Give every line of the material again, exactly as written.

** Begin **

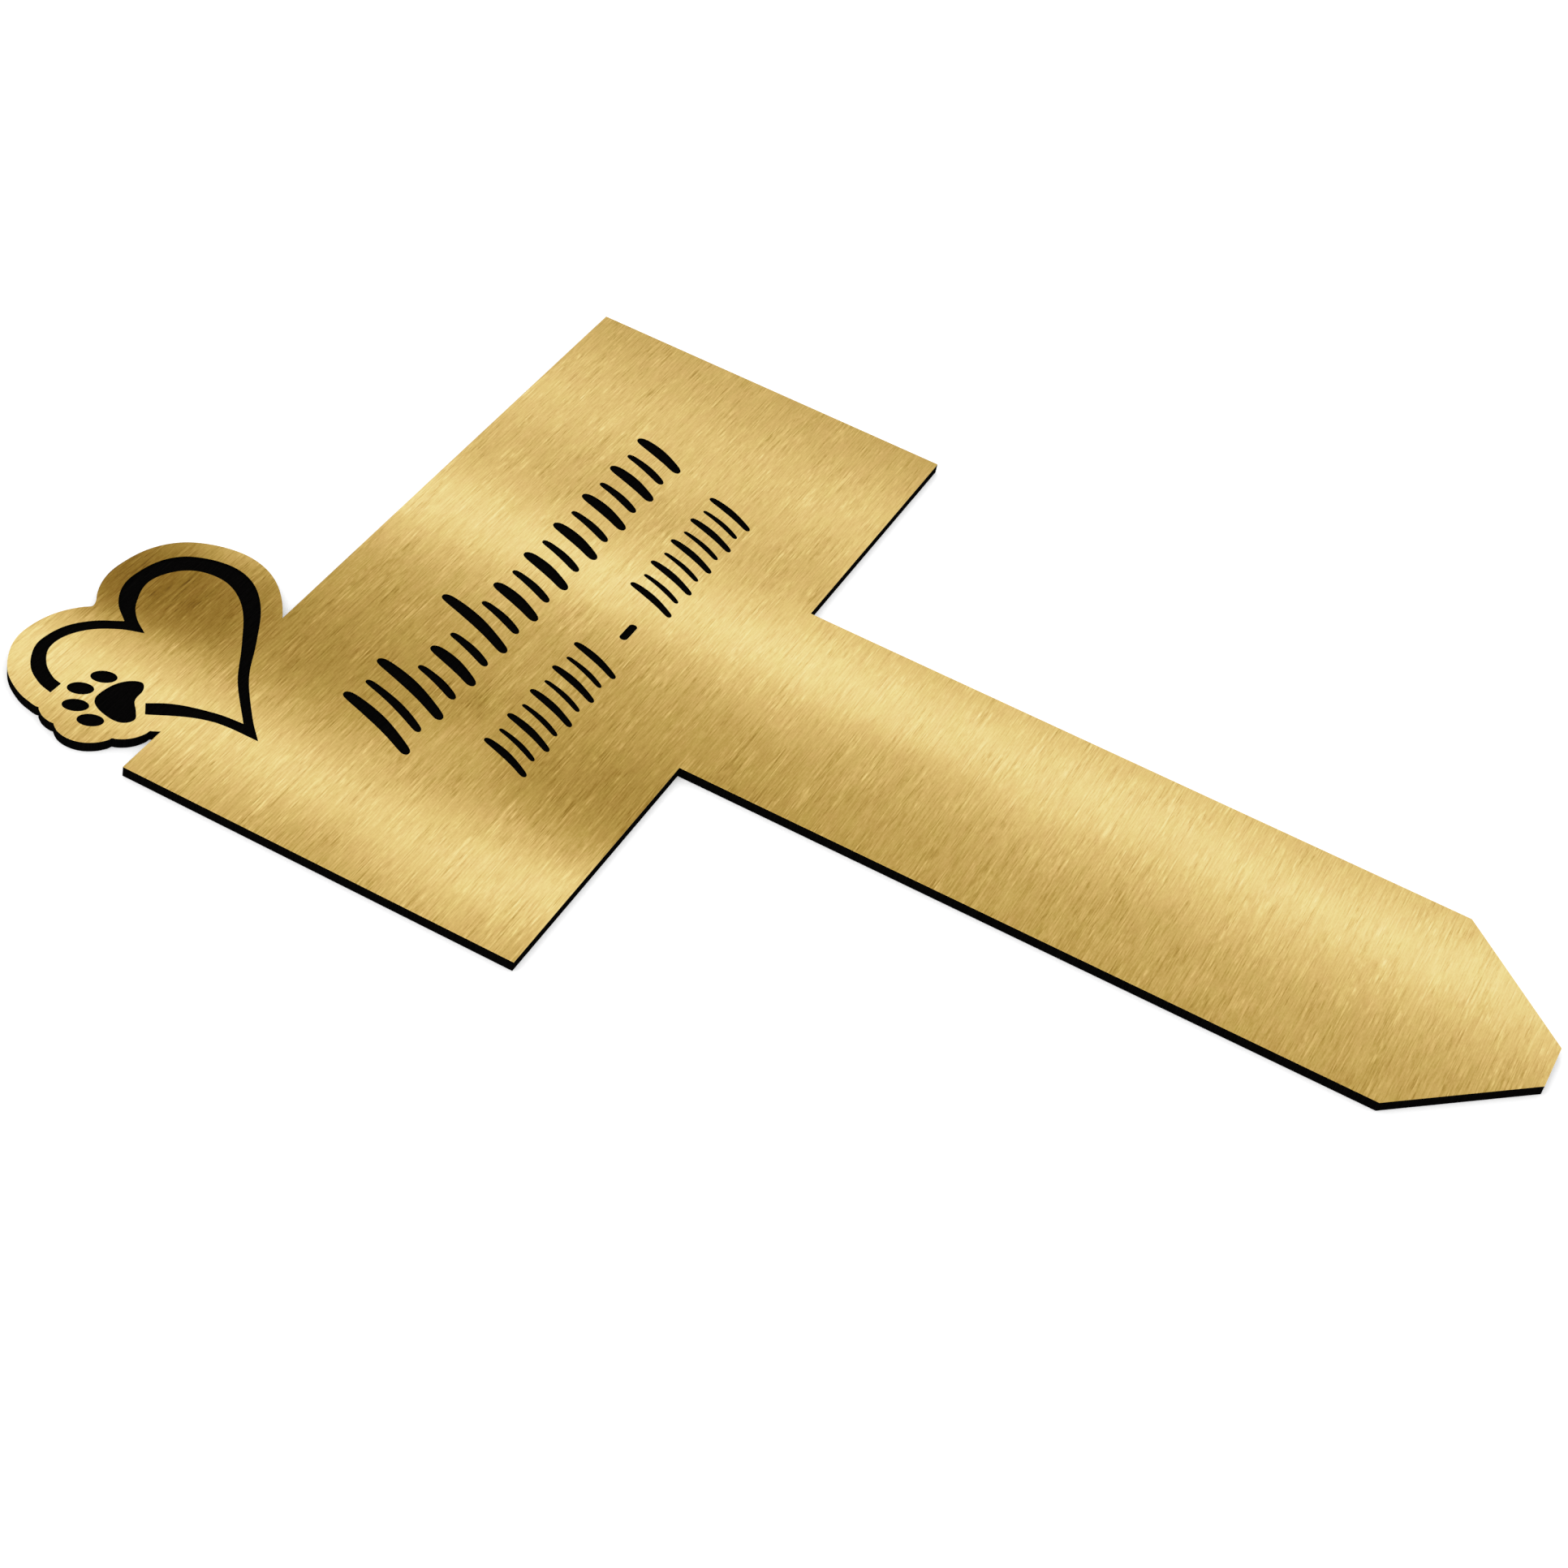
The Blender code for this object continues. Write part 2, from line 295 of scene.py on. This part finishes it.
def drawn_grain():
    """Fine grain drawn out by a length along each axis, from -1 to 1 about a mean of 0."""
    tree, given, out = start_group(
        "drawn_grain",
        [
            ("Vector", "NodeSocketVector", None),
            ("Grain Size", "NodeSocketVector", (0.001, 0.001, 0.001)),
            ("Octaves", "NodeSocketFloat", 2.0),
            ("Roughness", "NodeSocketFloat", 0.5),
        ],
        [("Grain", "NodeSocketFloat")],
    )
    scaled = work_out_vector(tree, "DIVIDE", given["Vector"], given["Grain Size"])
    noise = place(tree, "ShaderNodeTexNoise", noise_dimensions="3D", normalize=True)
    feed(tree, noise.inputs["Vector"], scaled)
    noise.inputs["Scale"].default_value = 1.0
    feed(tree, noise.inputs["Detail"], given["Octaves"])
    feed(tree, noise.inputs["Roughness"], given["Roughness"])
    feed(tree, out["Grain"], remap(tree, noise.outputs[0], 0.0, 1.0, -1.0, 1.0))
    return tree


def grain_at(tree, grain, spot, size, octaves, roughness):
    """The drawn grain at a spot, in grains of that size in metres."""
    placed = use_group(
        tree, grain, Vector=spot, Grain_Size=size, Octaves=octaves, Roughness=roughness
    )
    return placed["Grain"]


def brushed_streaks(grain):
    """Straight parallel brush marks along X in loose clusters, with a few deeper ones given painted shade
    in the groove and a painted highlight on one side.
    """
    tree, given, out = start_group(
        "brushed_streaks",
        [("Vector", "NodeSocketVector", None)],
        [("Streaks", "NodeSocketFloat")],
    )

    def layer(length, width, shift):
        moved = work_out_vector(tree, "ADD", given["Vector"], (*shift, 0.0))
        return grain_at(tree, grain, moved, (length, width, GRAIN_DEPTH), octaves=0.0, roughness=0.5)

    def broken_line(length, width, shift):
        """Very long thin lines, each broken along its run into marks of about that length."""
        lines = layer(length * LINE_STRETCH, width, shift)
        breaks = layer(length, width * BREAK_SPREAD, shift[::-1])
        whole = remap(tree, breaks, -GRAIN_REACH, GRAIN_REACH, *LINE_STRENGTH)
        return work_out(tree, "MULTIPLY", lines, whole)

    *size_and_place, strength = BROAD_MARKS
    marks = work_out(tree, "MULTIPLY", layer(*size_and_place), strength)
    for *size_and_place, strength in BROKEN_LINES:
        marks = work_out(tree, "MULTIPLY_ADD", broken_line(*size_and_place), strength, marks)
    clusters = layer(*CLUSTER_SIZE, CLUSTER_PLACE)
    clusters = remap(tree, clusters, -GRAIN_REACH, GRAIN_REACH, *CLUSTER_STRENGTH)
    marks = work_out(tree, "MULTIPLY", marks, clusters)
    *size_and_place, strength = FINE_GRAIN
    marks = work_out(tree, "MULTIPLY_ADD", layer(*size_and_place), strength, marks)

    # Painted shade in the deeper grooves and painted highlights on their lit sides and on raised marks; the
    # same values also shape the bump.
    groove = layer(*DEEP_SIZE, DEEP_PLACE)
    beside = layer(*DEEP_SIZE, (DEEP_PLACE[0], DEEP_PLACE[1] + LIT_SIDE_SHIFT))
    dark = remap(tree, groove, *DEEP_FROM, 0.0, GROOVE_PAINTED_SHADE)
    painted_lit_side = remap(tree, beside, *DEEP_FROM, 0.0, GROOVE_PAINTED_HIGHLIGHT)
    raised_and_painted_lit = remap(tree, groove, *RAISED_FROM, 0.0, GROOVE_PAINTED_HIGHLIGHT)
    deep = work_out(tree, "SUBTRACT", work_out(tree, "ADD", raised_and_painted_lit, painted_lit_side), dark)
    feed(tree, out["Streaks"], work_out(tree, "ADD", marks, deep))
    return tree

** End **

**TASK SOLUTION:**
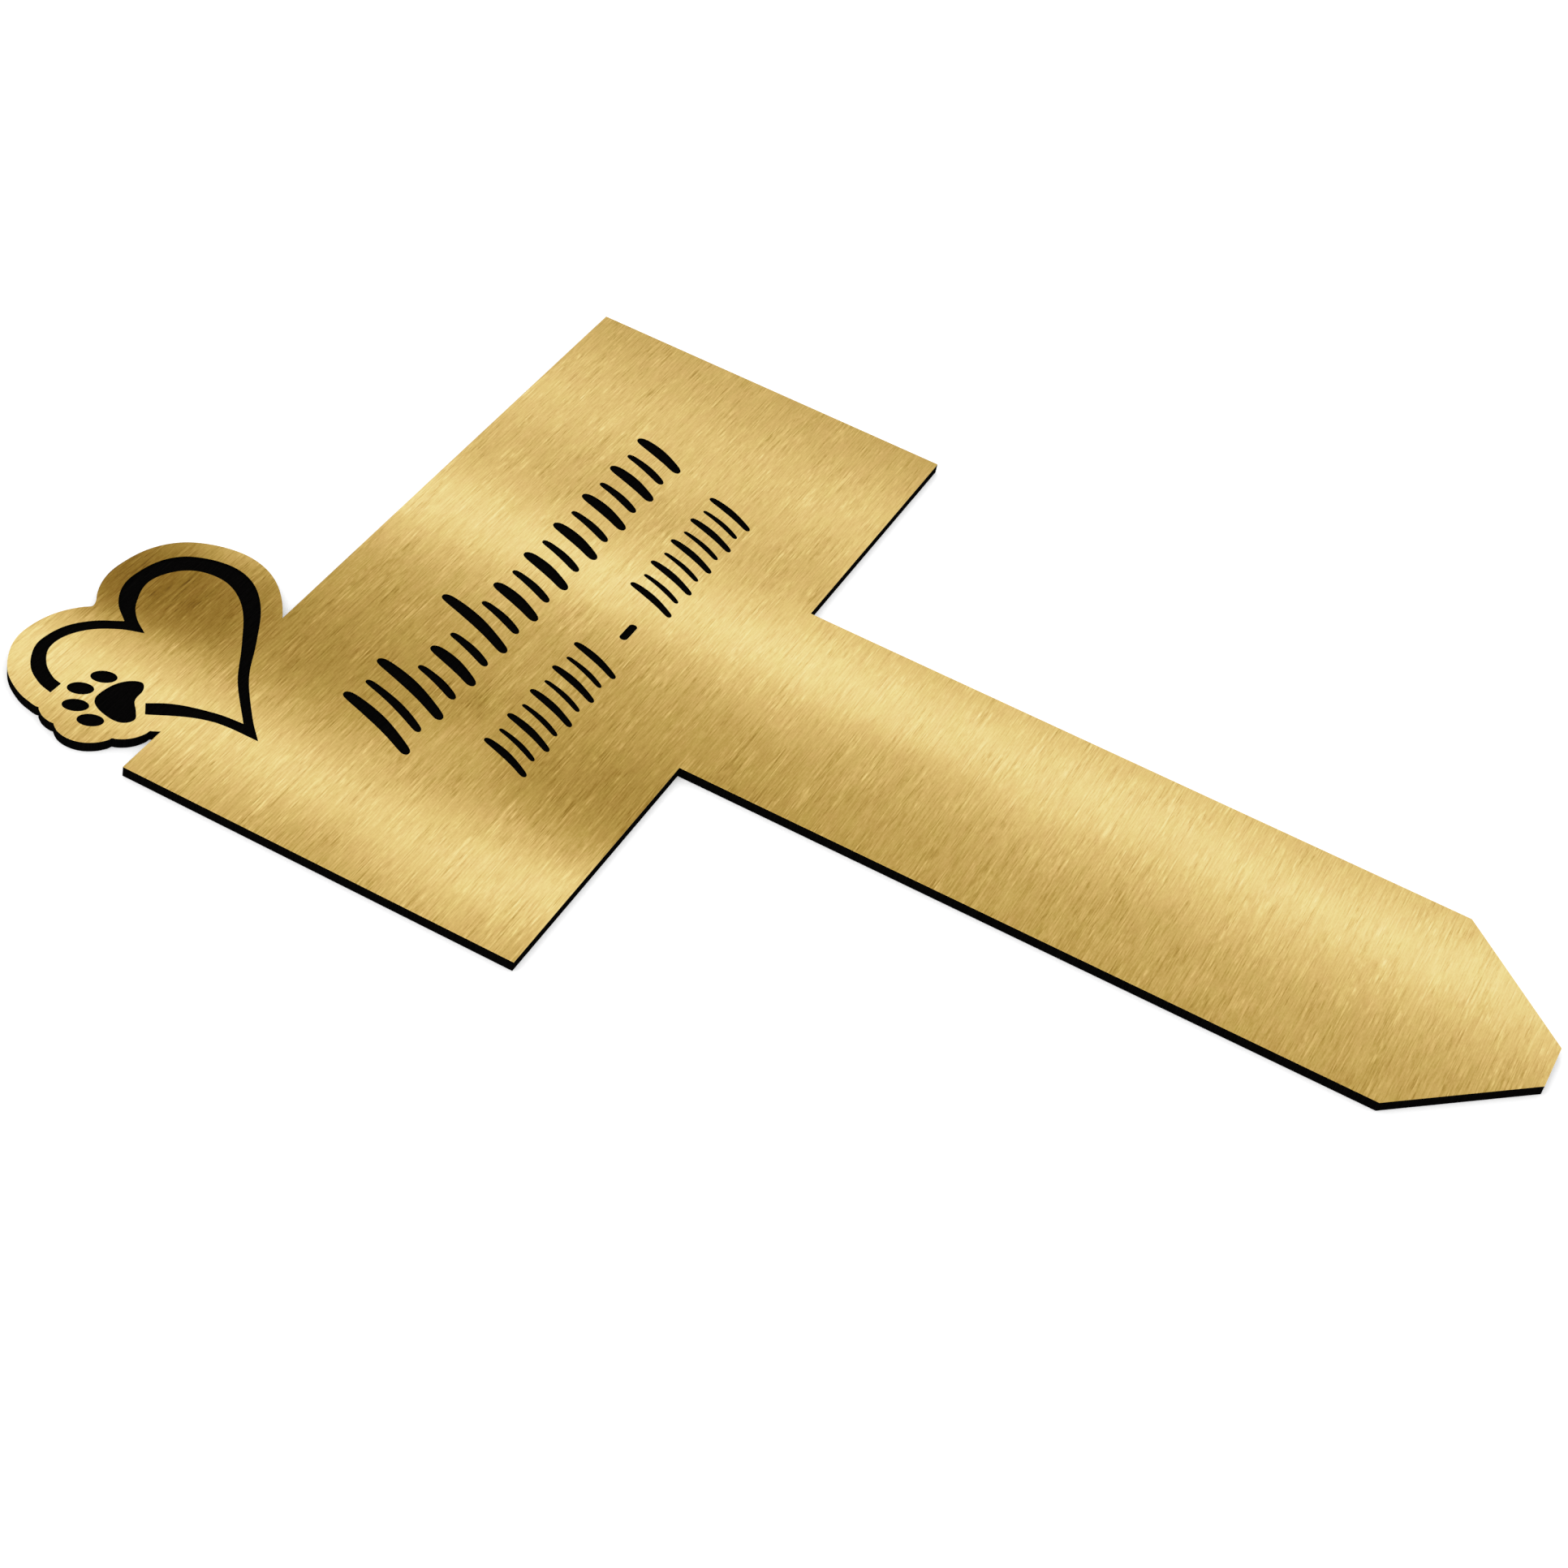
The Blender code for this object continues. Write part 2, from line 295 of scene.py on. This part finishes it.
def drawn_grain():
    """Fine grain drawn out by a length along each axis, from -1 to 1 about a mean of 0."""
    tree, given, out = start_group(
        "drawn_grain",
        [
            ("Vector", "NodeSocketVector", None),
            ("Grain Size", "NodeSocketVector", (0.001, 0.001, 0.001)),
            ("Octaves", "NodeSocketFloat", 2.0),
            ("Roughness", "NodeSocketFloat", 0.5),
        ],
        [("Grain", "NodeSocketFloat")],
    )
    scaled = work_out_vector(tree, "DIVIDE", given["Vector"], given["Grain Size"])
    noise = place(tree, "ShaderNodeTexNoise", noise_dimensions="3D", normalize=True)
    feed(tree, noise.inputs["Vector"], scaled)
    noise.inputs["Scale"].default_value = 1.0
    feed(tree, noise.inputs["Detail"], given["Octaves"])
    feed(tree, noise.inputs["Roughness"], given["Roughness"])
    feed(tree, out["Grain"], remap(tree, noise.outputs[0], 0.0, 1.0, -1.0, 1.0))
    return tree


def grain_at(tree, grain, spot, size, octaves, roughness):
    """The drawn grain at a spot, in grains of that size in metres."""
    placed = use_group(
        tree, grain, Vector=spot, Grain_Size=size, Octaves=octaves, Roughness=roughness
    )
    return placed["Grain"]


def brushed_streaks(grain):
    """Straight parallel brush marks along X in loose clusters, with a few deeper ones given painted shade
    in the groove and a painted highlight on one side.
    """
    tree, given, out = start_group(
        "brushed_streaks",
        [("Vector", "NodeSocketVector", None)],
        [("Streaks", "NodeSocketFloat")],
    )

    def layer(length, width, shift):
        moved = work_out_vector(tree, "ADD", given["Vector"], (*shift, 0.0))
        return grain_at(tree, grain, moved, (length, width, GRAIN_DEPTH), octaves=0.0, roughness=0.5)

    def broken_line(length, width, shift):
        """Very long thin lines, each broken along its run into marks of about that length."""
        lines = layer(length * LINE_STRETCH, width, shift)
        breaks = layer(length, width * BREAK_SPREAD, shift[::-1])
        whole = remap(tree, breaks, -GRAIN_REACH, GRAIN_REACH, *LINE_STRENGTH)
        return work_out(tree, "MULTIPLY", lines, whole)

    *size_and_place, strength = BROAD_MARKS
    marks = work_out(tree, "MULTIPLY", layer(*size_and_place), strength)
    for *size_and_place, strength in BROKEN_LINES:
        marks = work_out(tree, "MULTIPLY_ADD", broken_line(*size_and_place), strength, marks)
    clusters = layer(*CLUSTER_SIZE, CLUSTER_PLACE)
    clusters = remap(tree, clusters, -GRAIN_REACH, GRAIN_REACH, *CLUSTER_STRENGTH)
    marks = work_out(tree, "MULTIPLY", marks, clusters)
    *size_and_place, strength = FINE_GRAIN
    marks = work_out(tree, "MULTIPLY_ADD", layer(*size_and_place), strength, marks)

    # Painted shade in the deeper grooves and painted highlights on their lit sides and on raised marks; the
    # same values also shape the bump.
    groove = layer(*DEEP_SIZE, DEEP_PLACE)
    beside = layer(*DEEP_SIZE, (DEEP_PLACE[0], DEEP_PLACE[1] + LIT_SIDE_SHIFT))
    dark = remap(tree, groove, *DEEP_FROM, 0.0, GROOVE_PAINTED_SHADE)
    painted_lit_side = remap(tree, beside, *DEEP_FROM, 0.0, GROOVE_PAINTED_HIGHLIGHT)
    raised_and_painted_lit = remap(tree, groove, *RAISED_FROM, 0.0, GROOVE_PAINTED_HIGHLIGHT)
    deep = work_out(tree, "SUBTRACT", work_out(tree, "ADD", raised_and_painted_lit, painted_lit_side), dark)
    feed(tree, out["Streaks"], work_out(tree, "ADD", marks, deep))
    return tree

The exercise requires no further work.